-- Begin DATA SHOWN --

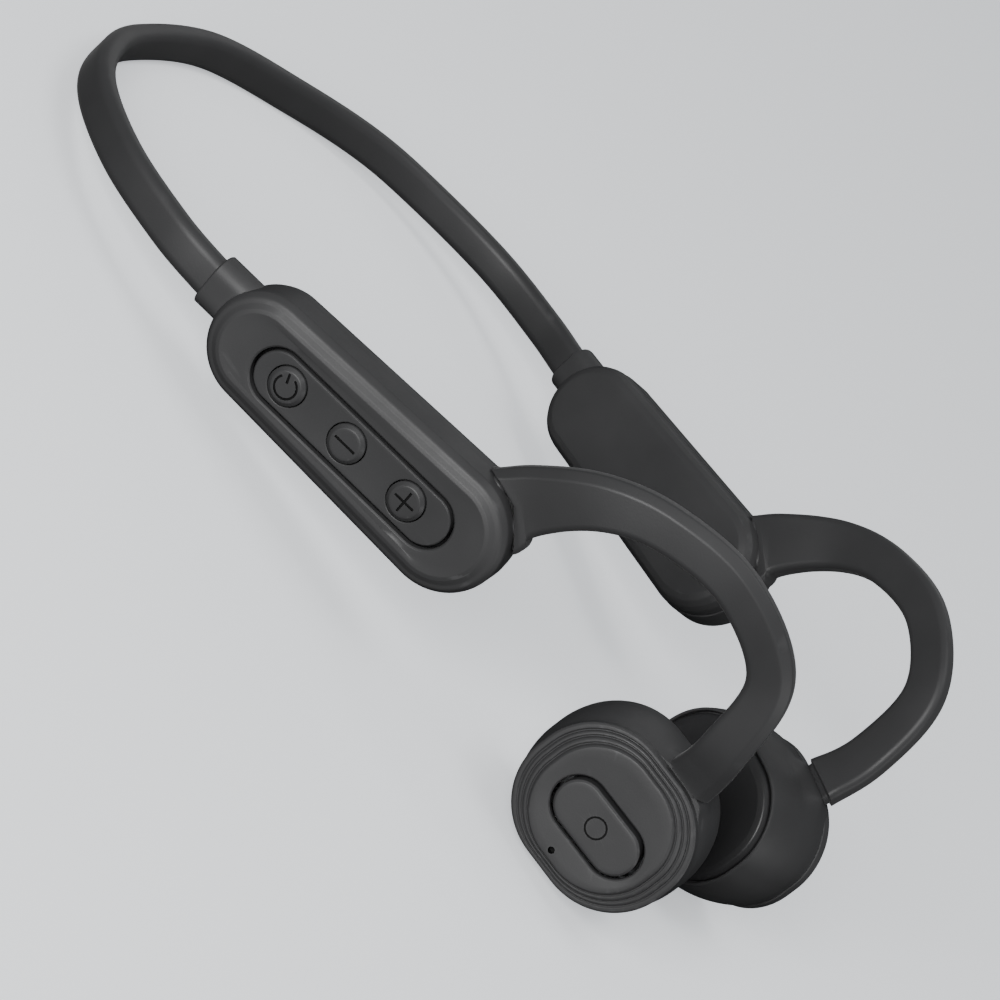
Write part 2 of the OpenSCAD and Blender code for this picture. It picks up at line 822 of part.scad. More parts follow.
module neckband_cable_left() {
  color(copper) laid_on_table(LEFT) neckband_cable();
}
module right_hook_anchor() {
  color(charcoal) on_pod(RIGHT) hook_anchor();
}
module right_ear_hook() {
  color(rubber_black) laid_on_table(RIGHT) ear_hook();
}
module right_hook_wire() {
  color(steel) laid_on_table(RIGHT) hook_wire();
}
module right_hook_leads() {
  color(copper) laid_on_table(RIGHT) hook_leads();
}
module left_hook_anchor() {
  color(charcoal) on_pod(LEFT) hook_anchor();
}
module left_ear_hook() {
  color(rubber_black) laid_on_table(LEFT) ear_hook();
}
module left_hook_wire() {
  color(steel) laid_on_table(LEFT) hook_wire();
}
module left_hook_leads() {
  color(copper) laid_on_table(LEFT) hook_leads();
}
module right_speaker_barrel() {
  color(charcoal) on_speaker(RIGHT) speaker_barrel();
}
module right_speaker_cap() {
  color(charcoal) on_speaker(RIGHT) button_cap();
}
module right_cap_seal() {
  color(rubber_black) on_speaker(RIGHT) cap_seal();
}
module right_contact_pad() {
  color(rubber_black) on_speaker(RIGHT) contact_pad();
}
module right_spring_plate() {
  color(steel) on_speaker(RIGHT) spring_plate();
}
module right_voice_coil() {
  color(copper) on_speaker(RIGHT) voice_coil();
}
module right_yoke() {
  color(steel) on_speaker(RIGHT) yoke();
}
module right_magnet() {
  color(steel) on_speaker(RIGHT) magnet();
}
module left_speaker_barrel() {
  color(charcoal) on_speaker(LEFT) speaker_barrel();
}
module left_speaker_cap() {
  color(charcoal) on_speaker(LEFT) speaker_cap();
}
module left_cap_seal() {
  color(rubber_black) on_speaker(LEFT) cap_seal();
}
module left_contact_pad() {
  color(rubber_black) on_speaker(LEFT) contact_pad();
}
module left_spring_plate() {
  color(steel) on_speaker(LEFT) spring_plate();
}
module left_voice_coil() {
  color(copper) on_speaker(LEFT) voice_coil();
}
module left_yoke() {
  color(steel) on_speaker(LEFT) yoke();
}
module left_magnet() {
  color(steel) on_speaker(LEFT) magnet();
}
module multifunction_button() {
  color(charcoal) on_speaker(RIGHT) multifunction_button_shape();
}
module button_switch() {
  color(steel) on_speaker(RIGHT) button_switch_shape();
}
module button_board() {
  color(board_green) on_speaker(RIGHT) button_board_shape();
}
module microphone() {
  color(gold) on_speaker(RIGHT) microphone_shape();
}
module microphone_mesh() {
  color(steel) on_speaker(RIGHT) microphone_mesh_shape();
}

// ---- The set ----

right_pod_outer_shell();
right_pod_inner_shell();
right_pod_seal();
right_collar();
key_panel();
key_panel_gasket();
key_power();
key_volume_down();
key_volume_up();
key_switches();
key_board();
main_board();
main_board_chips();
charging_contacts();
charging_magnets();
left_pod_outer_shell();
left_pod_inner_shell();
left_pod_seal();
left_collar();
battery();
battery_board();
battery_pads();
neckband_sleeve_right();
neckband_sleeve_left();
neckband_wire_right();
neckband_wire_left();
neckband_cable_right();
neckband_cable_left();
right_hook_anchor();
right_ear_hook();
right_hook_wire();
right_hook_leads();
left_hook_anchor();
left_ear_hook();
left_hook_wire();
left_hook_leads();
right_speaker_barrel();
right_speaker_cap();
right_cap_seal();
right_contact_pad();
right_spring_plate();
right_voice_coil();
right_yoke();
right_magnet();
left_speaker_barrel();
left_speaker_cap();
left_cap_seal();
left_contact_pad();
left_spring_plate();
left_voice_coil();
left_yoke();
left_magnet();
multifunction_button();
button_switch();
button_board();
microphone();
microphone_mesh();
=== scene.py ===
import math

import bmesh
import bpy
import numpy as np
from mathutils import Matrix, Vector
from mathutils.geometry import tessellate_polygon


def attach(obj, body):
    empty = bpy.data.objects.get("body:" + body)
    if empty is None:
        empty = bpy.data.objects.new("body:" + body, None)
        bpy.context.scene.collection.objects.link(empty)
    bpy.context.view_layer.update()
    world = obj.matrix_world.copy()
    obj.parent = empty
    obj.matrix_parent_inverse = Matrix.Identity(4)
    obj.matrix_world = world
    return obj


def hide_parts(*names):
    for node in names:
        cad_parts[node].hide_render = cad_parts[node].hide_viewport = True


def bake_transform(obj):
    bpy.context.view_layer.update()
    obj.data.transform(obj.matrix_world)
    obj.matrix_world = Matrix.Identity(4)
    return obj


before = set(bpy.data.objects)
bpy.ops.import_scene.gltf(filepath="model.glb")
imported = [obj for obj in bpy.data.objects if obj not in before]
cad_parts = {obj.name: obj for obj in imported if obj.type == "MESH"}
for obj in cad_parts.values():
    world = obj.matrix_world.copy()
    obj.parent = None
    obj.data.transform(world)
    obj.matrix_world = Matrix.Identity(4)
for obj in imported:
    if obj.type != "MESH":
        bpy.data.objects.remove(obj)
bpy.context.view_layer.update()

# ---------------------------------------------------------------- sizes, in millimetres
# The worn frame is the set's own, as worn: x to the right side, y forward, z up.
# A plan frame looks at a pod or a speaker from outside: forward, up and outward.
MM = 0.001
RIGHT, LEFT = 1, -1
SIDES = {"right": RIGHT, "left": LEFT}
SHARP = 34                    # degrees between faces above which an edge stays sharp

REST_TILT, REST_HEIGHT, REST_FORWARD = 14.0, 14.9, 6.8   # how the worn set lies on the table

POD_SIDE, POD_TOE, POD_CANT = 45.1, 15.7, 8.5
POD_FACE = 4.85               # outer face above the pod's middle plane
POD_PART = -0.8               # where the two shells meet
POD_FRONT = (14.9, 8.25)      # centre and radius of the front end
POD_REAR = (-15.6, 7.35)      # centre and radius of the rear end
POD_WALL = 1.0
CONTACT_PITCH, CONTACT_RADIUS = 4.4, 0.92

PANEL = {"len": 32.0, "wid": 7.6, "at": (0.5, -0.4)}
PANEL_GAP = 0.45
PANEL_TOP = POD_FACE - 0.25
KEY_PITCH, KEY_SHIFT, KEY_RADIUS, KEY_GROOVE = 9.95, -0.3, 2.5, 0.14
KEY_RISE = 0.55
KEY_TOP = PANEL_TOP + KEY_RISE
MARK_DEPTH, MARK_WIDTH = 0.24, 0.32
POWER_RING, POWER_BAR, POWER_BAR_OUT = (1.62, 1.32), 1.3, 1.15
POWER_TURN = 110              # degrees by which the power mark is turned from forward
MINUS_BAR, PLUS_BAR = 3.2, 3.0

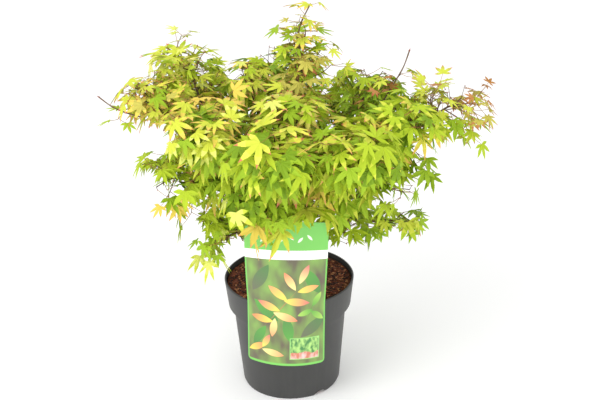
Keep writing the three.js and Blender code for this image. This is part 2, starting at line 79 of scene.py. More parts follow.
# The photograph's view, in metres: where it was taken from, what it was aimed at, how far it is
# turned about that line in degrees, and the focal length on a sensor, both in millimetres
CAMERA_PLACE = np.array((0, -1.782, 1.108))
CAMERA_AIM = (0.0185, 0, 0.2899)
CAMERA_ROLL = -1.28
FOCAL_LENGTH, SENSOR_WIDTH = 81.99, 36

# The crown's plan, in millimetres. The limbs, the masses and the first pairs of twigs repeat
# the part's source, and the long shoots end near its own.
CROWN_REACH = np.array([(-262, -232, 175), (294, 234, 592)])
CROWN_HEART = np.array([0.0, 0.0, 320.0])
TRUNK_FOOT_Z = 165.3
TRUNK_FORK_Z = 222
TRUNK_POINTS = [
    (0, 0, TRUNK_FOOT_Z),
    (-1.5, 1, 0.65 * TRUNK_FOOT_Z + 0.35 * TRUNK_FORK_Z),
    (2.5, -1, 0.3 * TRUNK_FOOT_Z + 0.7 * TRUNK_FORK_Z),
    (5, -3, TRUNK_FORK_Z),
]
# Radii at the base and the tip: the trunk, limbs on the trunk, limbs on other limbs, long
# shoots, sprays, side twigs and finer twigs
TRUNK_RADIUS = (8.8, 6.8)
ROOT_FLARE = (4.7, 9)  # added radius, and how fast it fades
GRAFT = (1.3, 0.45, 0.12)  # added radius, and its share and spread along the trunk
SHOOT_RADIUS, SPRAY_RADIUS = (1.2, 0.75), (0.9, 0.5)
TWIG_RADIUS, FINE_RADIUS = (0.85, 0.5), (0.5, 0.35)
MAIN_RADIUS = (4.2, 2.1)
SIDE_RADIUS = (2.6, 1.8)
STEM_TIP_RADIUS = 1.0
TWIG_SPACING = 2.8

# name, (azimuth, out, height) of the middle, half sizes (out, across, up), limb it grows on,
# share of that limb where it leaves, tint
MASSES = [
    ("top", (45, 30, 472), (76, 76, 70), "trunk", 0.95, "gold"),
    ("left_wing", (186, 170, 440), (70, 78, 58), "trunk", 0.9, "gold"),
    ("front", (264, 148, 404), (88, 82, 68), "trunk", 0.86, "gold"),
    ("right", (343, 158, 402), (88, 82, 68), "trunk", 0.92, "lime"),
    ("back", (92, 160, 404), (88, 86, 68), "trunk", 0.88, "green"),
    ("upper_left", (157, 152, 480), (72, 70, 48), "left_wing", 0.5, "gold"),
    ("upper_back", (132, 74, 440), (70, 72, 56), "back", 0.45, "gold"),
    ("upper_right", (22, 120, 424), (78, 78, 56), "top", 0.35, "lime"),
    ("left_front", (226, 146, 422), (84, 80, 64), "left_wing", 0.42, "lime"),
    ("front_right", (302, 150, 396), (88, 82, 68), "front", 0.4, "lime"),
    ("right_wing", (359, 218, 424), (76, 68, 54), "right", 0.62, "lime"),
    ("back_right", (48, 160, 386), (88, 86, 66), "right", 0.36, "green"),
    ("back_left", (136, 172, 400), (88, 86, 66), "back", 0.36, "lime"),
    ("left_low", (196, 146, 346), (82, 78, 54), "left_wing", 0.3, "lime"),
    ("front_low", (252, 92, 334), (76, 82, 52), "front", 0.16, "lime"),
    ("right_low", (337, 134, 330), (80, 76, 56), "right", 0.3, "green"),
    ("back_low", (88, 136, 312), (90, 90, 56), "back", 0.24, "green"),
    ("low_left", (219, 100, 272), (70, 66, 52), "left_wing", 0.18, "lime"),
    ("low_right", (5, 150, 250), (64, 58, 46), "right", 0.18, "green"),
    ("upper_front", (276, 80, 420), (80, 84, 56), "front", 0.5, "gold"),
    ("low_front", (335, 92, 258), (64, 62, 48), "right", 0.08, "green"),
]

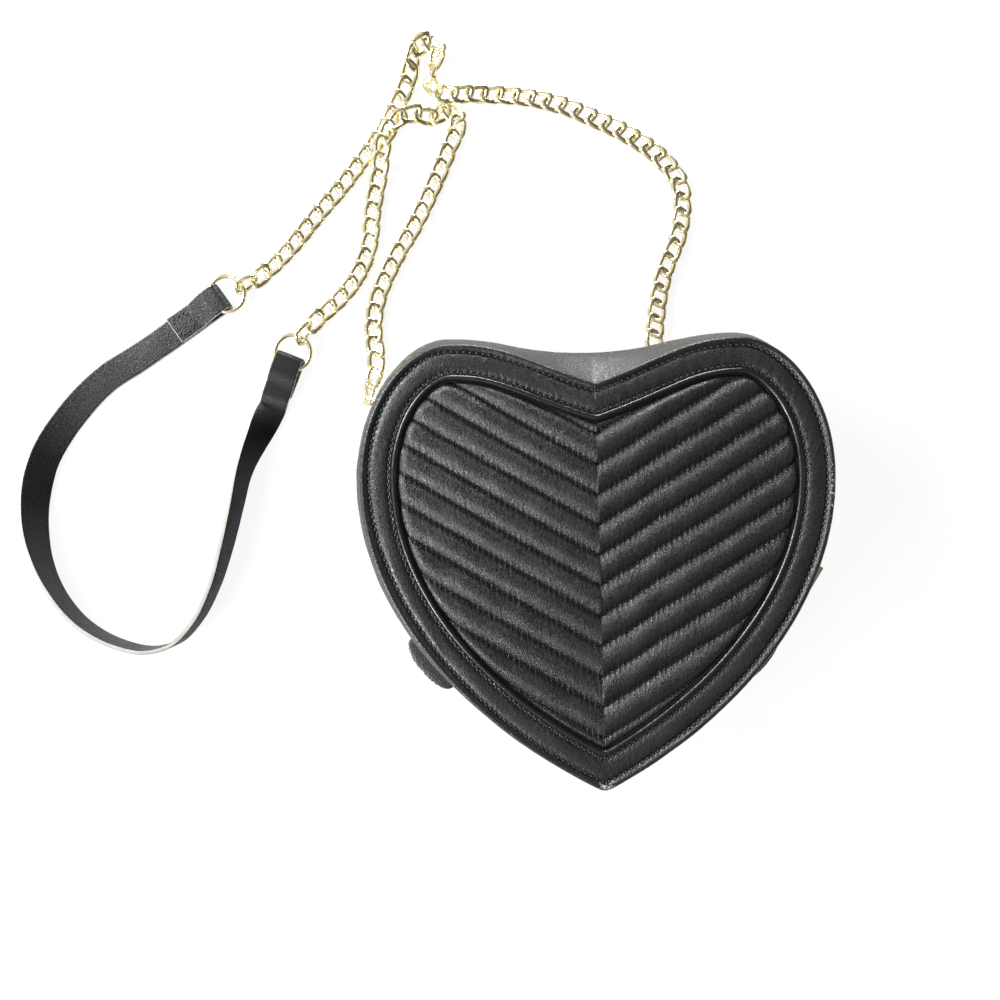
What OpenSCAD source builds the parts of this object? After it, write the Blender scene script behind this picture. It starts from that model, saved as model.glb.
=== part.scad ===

-- End DATA SHOWN --

Using the entries above, return exactly the lines from the line with "right_pod_outer_shell();" to the line with "before = set(bpy.data.objects)", counting both of those lines.

right_pod_outer_shell();
right_pod_inner_shell();
right_pod_seal();
right_collar();
key_panel();
key_panel_gasket();
key_power();
key_volume_down();
key_volume_up();
key_switches();
key_board();
main_board();
main_board_chips();
charging_contacts();
charging_magnets();
left_pod_outer_shell();
left_pod_inner_shell();
left_pod_seal();
left_collar();
battery();
battery_board();
battery_pads();
neckband_sleeve_right();
neckband_sleeve_left();
neckband_wire_right();
neckband_wire_left();
neckband_cable_right();
neckband_cable_left();
right_hook_anchor();
right_ear_hook();
right_hook_wire();
right_hook_leads();
left_hook_anchor();
left_ear_hook();
left_hook_wire();
left_hook_leads();
right_speaker_barrel();
right_speaker_cap();
right_cap_seal();
right_contact_pad();
right_spring_plate();
right_voice_coil();
right_yoke();
right_magnet();
left_speaker_barrel();
left_speaker_cap();
left_cap_seal();
left_contact_pad();
left_spring_plate();
left_voice_coil();
left_yoke();
left_magnet();
multifunction_button();
button_switch();
button_board();
microphone();
microphone_mesh();
=== scene.py ===
import math

import bmesh
import bpy
import numpy as np
from mathutils import Matrix, Vector
from mathutils.geometry import tessellate_polygon


def attach(obj, body):
    empty = bpy.data.objects.get("body:" + body)
    if empty is None:
        empty = bpy.data.objects.new("body:" + body, None)
        bpy.context.scene.collection.objects.link(empty)
    bpy.context.view_layer.update()
    world = obj.matrix_world.copy()
    obj.parent = empty
    obj.matrix_parent_inverse = Matrix.Identity(4)
    obj.matrix_world = world
    return obj


def hide_parts(*names):
    for node in names:
        cad_parts[node].hide_render = cad_parts[node].hide_viewport = True


def bake_transform(obj):
    bpy.context.view_layer.update()
    obj.data.transform(obj.matrix_world)
    obj.matrix_world = Matrix.Identity(4)
    return obj


before = set(bpy.data.objects)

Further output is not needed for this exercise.